To reduce exam stress and improve retention of material learned, you should attend classes and read your assignments on time. Review notes taken that evening after class. Do periodic reviews over the course of the semester. If you do these things, by the time of the final exam, you will already know much of the information you have had to memorize in cram sessions.
Yes, it is time-consuming, but you get what you pay for.
Geez, I read your post and said, “Hey, there’s me.” I can offer only my sympathies and my own tactics:
Reading: Read everything on time. For me, this requires putting myself in a position to make sure it gets done. Hanging out at my husband’s law school (or somewhere with equally fewer distractions) with nothing but my reading assignments usually does the trick.

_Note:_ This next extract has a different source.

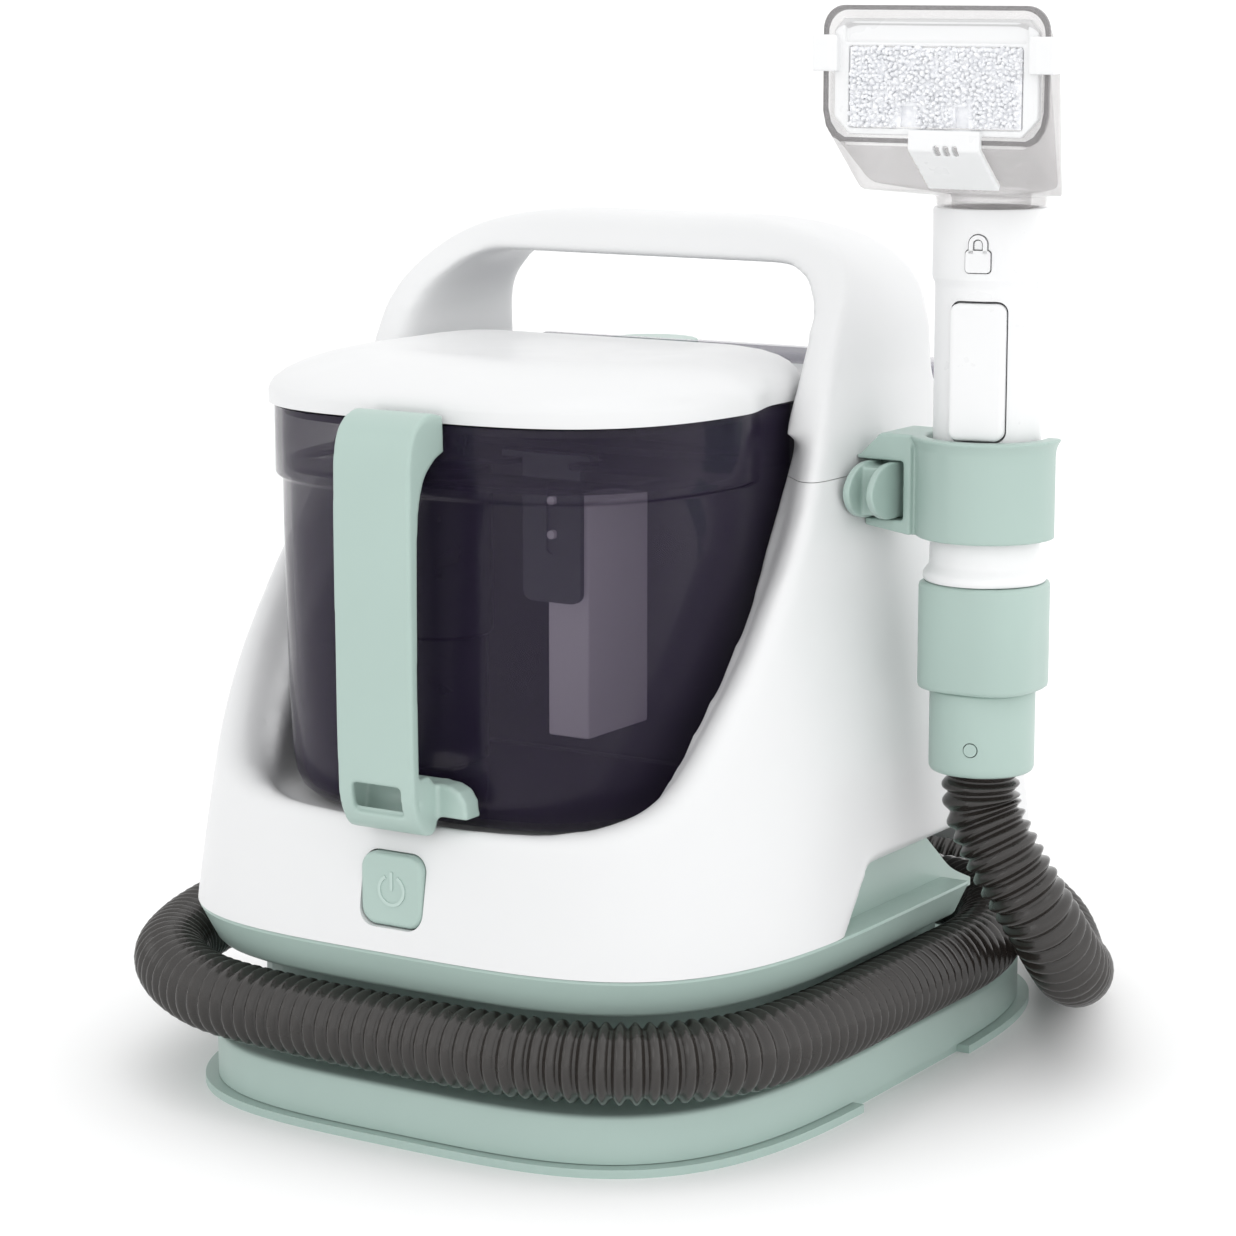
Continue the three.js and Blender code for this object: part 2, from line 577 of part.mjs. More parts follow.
// ---------------------------------------------------------------- tool holder
function addHolder() {
  const at = [wand.x, wand.y];
  const z = [holder.bottom, holder.top];
  const collar = upright(holder.outside, z, at, 32)
    .add(upright(holder.outside + 2, [holder.top - 3, holder.top], at, 32))
    .subtract(upright(holder.inside, [180, 260], at, 32))
    .subtract(block([wand.x - holder.inside, far], [wand.y + 6, far], [180, 260]));
  const lug = frontPrism([[96, 206], [124, 202], [124, 237], [112, 237], [104, 229], [96, 229]], [-19, 6])
    .subtract(upright(holder.inside, [180, 260], at, 32));
  const clearOfBody = hull(-gap, [150, 186, seam, 240, 255]);
  const latchPocket = block([98, 121], [-21, -10], [207, 227.6]);
  add("tool_holder", collar.add(lug).subtract(clearOfBody).subtract(latchPocket), mint());

  const flange = (x) => sidePrism([[-12, 207.6], [-24, 207.6], [-33, 211], [-36, 217.3], [-33, 223.6],
    [-24, 227], [-12, 227]], [x, x + 2.6]);
  const clearWall = hull(-0.8, [150, 186, seam, 240, 255]);
  const lever = flange(106.4).add(flange(115.4)).add(block([108, 116], [-26, -12], [209, 225.6]));
  add("holder_latch", lever.subtract(clearWall), mint());
}

// ---------------------------------------------------------------- hand tool
function turned(profile, sides = 32) {
  const geometry = new THREE.LatheGeometry(profile.map(([r, z]) => new THREE.Vector2(r, z)), sides);
  geometry.rotateX(Math.PI / 2);
  geometry.translate(wand.x, wand.y, 0);
  return solid(geometry);
}

// Turns a shape about the hand tool's own axis.
function swung(shape) {
  return shape.translate([-wand.x, -wand.y, 0]).rotate([0, 0, THREE.MathUtils.radToDeg(wand.turn)])
    .translate([wand.x, wand.y, 0]);
}

function addHandTool() {
  const { x, y, radius } = wand;
  const passage = upright(wand.passage, [100, 330], [x, y + 5], 24);
  const tubeBody = turned([[0, 187], [21.4, 187], [21.4, 190], [19.2, 192], [19.2, 199], [radius, 203],
    [radius, 288], [19.7, 291], [19.7, 315], [0, 315]]);
  const triggerPocket = swung(block([x - 9.9, x + 9.9], [y - 30, y - 10], [236, 285]));
  const lockPocket = swung(block([x - 4.7, x + 4.7], [y - 30, y - 15], [293.5, 308]));
  const valvePocket = swung(block([x - 5.3, x + 5.3], [y - 11, y - 7.5], [243.7, 262.3]));
  const socket = upright(16.4, [305, 320], [x, y], 28);
  add("wand_tube", tubeBody.subtract(valvePocket).subtract(passage).subtract(triggerPocket)
    .subtract(lockPocket).subtract(socket), white());

  const sleeve = loft([149.3, 186.6].map((z) => atHeight(oval(21.2, -20.5, 20.5, 2.8, 32)
    .map(([px, py]) => [px + x, py + y]), z))).subtract(passage);
  add("wand_sleeve", sleeve, mint());
  const cuff = turned([[0, 120], [17.6, 120], [18.4, 121.5], [18.4, 149], [0, 149]]).subtract(passage)
    .subtract(swung(lying(2.6, [y - 20, y - 14], [x, 130], 14)));
  add("hose_cuff", cuff, mint());
  add("cuff_pin", swung(lying(2.3, [y - 18.6, y - 14.5], [x, 130], 14)), mint());

  const triggerShape = swung(block([x - 9.5, x + 9.5], [y - 20, y - 14.5], [238.3, 283.5])
    .add(block([x - 7, x + 7], [y - 19, y - 14.5], [236.6, 284.2])));
  add("trigger", triggerShape, white());
  add("trigger_valve", swung(block([x - 5, x + 5], [y - 9.8, y - 7.8], [244, 262])), dark());
  const lockBody = block([x - 4.3, x + 4.3], [y - 20.4, y - 18.2], [294, 301.5]);
  const shackle = block([x - 3.2, x + 3.2], [y - 20.4, y - 18.2], [301, 307.5])
    .subtract(block([x - 1.5, x + 1.5], [y - 30, y - 10], [301.5, 305.5]));
  add("lock_button", swung(lockBody.add(shackle)), white());
}

// ---------------------------------------------------------------- nozzle
function hood(inset) {
  const { halfWidth, bottom, top } = mouth;
  const w = halfWidth - inset;
  const rim = [[w - 7, bottom + inset], [w, bottom + 8], [w, top - 8], [w - 2.5, top - 2.5 - inset * 0.7],
    [w - 8, top - inset]];
  const corners = [];
  for (const side of [-1, 1]) {
    for (const [px, pz] of rim) {
      corners.push([side * px, mouth.y - (inset > 0 ? 2 : 0), pz]);
    }
    corners.push([side * (40 - inset), -38 - inset, 367 - inset], [side * (40 - inset), -38 - inset, 338],
      [side * (37.5 - inset), -29 + inset, 321 + inset]);
  }
  const neck = circle(0, wand.y, 18 - inset, 16).map(([px, py]) => [px, py, 319 + inset * 0.2]);
  const points = [...corners, ...neck].map(([px, py, pz]) => new THREE.Vector3(wand.x + px, py, pz));
  return solid(new ConvexGeometry(points));
}

function addNozzle() {
  const at = [wand.x, wand.y];
  const spigot = upright(16, [307, 320], at, 28).add(upright(18.8, [315.3, 321], at, 28));
  const bore = upright(13.5, [300, 323], at, 24);
  const shell = hood(0).add(spigot).subtract(hood(2.2)).subtract(bore);
  add("nozzle_hood", shell, clear());

  addBrush();
}

const brush = { halfWidth: 37.4, bottom: 340.4, top: 371, front: -48.6, back: -45.8, tab: [-8, 18] };
const pad = { halfWidth: 31.5, bottom: 343, top: 369, front: -50.5, back: -44.5 };

function addBrush() {
  const b = brush;
  const across = (from, to) => [wand.x + from, wand.x + to];
  const outline = [[6 - b.halfWidth, b.bottom], [b.halfWidth - 6, b.bottom], [b.halfWidth, b.bottom + 6],
    [b.halfWidth, b.top], [-b.halfWidth, b.top], [-b.halfWidth, b.bottom + 6]];
  const plate = frontPrism(outline.map(([x, z]) => [wand.x + x, z]), [b.front, b.back])
    .subtract(block(across(-pad.halfWidth - 0.4, pad.halfWidth + 0.4), [-60, -40],
      [pad.bottom - 0.4, pad.top + 0.4]));
  const tab = sidePrism([[-51.6, 342], [-49.3, 342], [-49.3, 336.6], [-31, 321], [-32.6, 319.2],
    [-51.6, 335.6]], across(...b.tab));
  const foot = block(across(...b.tab), [-51.6, -46], [b.bottom + 0.2, pad.bottom - 0.6]);
  // The rail along the top is bevelled to clear the hood's sloping roof.
  const topRail = sidePrism([[b.front, b.top - 1], [b.back, b.top - 1], [b.back, b.top + 0.8],
    [b.front, b.top + 5]], across(-34, 34));
  const clips = [-1, 1].map((side) => {
    const span = (from, to) => (side < 0 ? across(-to, -from) : across(from, to));
    return block(span(41.9, 44.4), [-51.6, -44], [361, 373])
      .add(block(span(34.6, 44.4), [-51.8, -49.4], [361, 373]))
      .add(block(span(34.6, 37.2), [-50, -46], [361, 370.8]));
  });
  const fittings = [tab, foot, topRail, ...clips];
  add("brush_carrier", fittings.reduce((shape, piece) => shape.add(piece), plate), white());

  const notch = (x) => block(across(x - 2.5, x + 2.5), [-60, -47], [330, 350]);
  const bristles = block(across(-pad.halfWidth, pad.halfWidth), [pad.front, pad.back],
    [pad.bottom, pad.top]);
  add("brush_pad", bristles.subtract(notch(-10)).subtract(notch(10)), bristle());
}

// ---------------------------------------------------------------- suction hose
// From its port in the open corner, once round the groove, across the floor behind the base, and
// up to the hand tool in one loop.
const hoseRoute = [[57.8, 114, 40], [74, 113.5, 40], [92, 104, 41], [107, 85, 41], [116, 64, 40],
  [120.5, 42, 39.6], [121, 5, 39.6], [121, -35, 39.6], [120, -75, 39.6], [112, -115, 39.6],
  [90, -142, 39.6], [55, -155, 39.6], [10, -157.5, 39.6], [-40, -157, 39.8], [-82, -152.5, 41],
  [-112, -134, 43], [-128, -105, 44], [-135, -65, 46], [-138, -10, 47], [-138, 50, 46],
  [-132, 100, 44], [-110, 140, 43], [-70, 159, 42], [-20, 166, 41], [30, 172, 38], [68, 174, 31],
  [98, 159, 22], [119, 131, 16], [133, 101, 22], [147, 73, 29], [160, 47, 37], [168, 22, 47],
  [166.5, 4, 66], [156, -4, 88], [147, -5, 106], [146, -5, 114], [146, -5, 119.7]];

function addHose() {
  add("suction_hose", tube(hoseRoute, hoseRadius, 10, 64), dark());
}

addBase();
addGrooveWall();
addSkirtBand();
addBodyShell();
addCarryHandle();
addTopDeck();
addCornerCover();
addPowerButton();
addDirtyTank();
addStrapHandle();
addLid();
addCleanTank();
addWorks();
addHolder();
addHandTool();
addNozzle();
addHose();

export default machine;
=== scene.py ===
import bpy
import bmesh
import math
import random
from mathutils import Matrix, Vector


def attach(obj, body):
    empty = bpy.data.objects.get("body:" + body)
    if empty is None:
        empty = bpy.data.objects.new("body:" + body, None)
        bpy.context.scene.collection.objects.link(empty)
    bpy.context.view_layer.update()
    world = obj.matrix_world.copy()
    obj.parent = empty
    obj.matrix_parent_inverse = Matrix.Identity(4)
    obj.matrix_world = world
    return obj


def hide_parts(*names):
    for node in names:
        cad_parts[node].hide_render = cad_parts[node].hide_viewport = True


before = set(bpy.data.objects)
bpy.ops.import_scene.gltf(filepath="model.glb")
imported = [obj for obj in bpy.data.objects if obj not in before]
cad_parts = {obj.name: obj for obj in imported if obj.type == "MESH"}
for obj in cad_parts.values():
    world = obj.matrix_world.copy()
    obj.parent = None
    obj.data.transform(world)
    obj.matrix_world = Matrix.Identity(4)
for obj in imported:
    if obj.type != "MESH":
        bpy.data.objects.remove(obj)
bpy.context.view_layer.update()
random.seed(7)

MM = 0.001
FAR = 400

# ------------------------------------------------------------------ main sizes, in millimetres
BODY_BOTTOM = 67.5
SEAM = 222.0
SHOULDER = 255.0
HANDLE_TOP = 307.0
LEG_INSIDE = 83.5
GRIP_UNDERSIDE = 291.5
BODY_MIDDLE = -3.0
LEAN = 0.172
HOSE_RADIUS = 13.75
RIB_DEPTH = 2.3
RIB_PITCH = 5.1
BODY_GRID = 1.7
HAND_TOOL = (146.0, -5.0)
TOOL_TURN = math.radians(14)


# ------------------------------------------------------------------ camera
def set_camera():
    camera = bpy.data.objects.new("camera", bpy.data.cameras.new("camera"))
    bpy.context.scene.collection.objects.link(camera)
    camera.location = (0.6893, -1.1095, 0.3944)
    aim = Vector((-0.0198, 0.0210, 0.1533)) - camera.location
    camera.rotation_euler = aim.to_track_quat("-Z", "Y").to_euler()
    camera.data.lens = 104.67
    camera.data.sensor_width = 36
    bpy.context.scene.camera = camera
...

Sleep: get it no matter what. I had a scare last month when I went for my yearly exam chronically underslept. My blood pressure was 158/87: let my health problems be a warning to you. That is what stress and lack of sleep will do. I take a mild OTC sedative (which is enough for me) to make sure I go to sleep at a decent hour. Last week I was back to my old rock-steady 118/76.
Test time: No studying allowed! I made this rule for myself a number of years ago. Instead of looking over notes in the first hour before class, I meditate, take a quiet walk or get a snack.
I find though that sometimes things still get backed up on me. The trick is not to let it get there, and if/when it does, not to let it get the best of you. It’s an ongoing struggle.
Good luck, I hope things improve for you.
Absolutely. Now, I realize that each school is different, but if your teachers are any decent (actually, the majority), 90% of your studying is NOT reading books and classnotes.
It’s doing exercises, writing papers, reading more than what you’re told to read. If each book chapter has 12 exercises and the teacher tells you to do 3 for homework to give to him, do those 3 and give them to him, yes… but do the other 9 as well!
What are you studying, if I may ask?
This particular exam? Philosophy of Language. Frege, Kripke, Davidson, Putnam. Both difficult and boring. Exam is in 3.5 hours, and I spent 8 hours in bed last night, this time 5 of them asleep. So over the past 3 days I’ve gotten about 16 hours of sleep, and I’m absolutely wrecked.